# Kettle Enclosure



## RiversideSm0ker (Jan 28, 2020)

I wasn't too sure which topic to post this under. I am interested in building an enclosure for my kettle that will include a table for working with my food. I've seen many videos and pictures of wooden tables. Have any of you used brick for your enclosure slash table? If I use brick then I would want the table to be something I could replace down the line if need be. Maybe insert a wooden table to gets stored when not in use. I have a large storage bin that I think would be able to accommodate it. Just fishing for ideas. If you have any cool ideas then please send them my way. 

G


----------



## noboundaries (Jan 28, 2020)

George, for clarity, it sounds like you're wanting to build a brick shed. If that correct? Or are you looking to build a version of the Weber Performer that has a table attached?


----------



## thirdeye (Jan 28, 2020)

The Naked Whiz Table Gallery is geared toward ceramic cookers, but I would think you could get some great ideas for a kettle table.


----------



## RiversideSm0ker (Jan 28, 2020)

noboundaries said:


> George, for clarity, it sounds like you're wanting to build a brick shed. If that correct? Or are you looking to build a version of the Weber Performer that has a table attached?

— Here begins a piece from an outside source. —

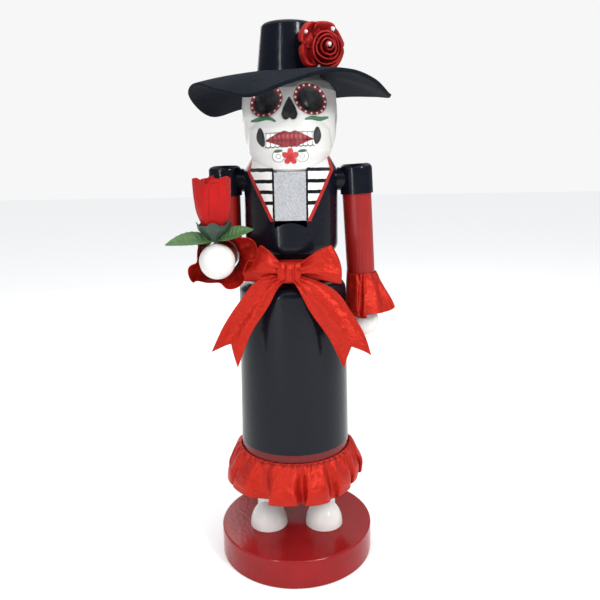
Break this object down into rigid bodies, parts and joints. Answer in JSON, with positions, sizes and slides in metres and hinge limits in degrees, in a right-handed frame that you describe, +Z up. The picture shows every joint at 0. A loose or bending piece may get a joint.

I'm looking to create more of a table only more robust than the performer. Something that will have a lot of work space to use between my kettle and smoker. Now I'm thinking about making sure to incorporate some kind of lighting too. I like to grill year round and it is dark in the Winter way too soon. My little clip on led light works but it's weak. I'm getting really excited about doing this project. It's been forever since I built anything. I've been just wasting a lot of time and believe it or not seeing this whole Kobe tragedy play out, I just feel like I should do what I feel passionate about. I used to love to build stuff and I definitely love barbecue so hey why not right?

G


----------



## RiversideSm0ker (Jan 28, 2020)

thirdeye said:


> The Naked Whiz Table Gallery is geared toward ceramic cookers, but I would think you could get some great ideas for a kettle table.


Yes those are the kinds of project that have inspired me to make my own. Only, I would like to just drop my kettle in and go. I don't want to worry about coming up with a way not to burn the wood. A thin concrete layer on top might be interesting. That's definitely fireproof. 

G


----------



## RiversideSm0ker (Jan 28, 2020)

So this link shows something like what I had considered at one time. Using tile on the table top for easier clean up and for some weather resistance. This person put the shelf too high for me. I would have it lower and have more room for under storage. I found some galvanized pegboard that I think might be great for the backing board to hand grilling tools on. The juices are flowing in more than the meat for once.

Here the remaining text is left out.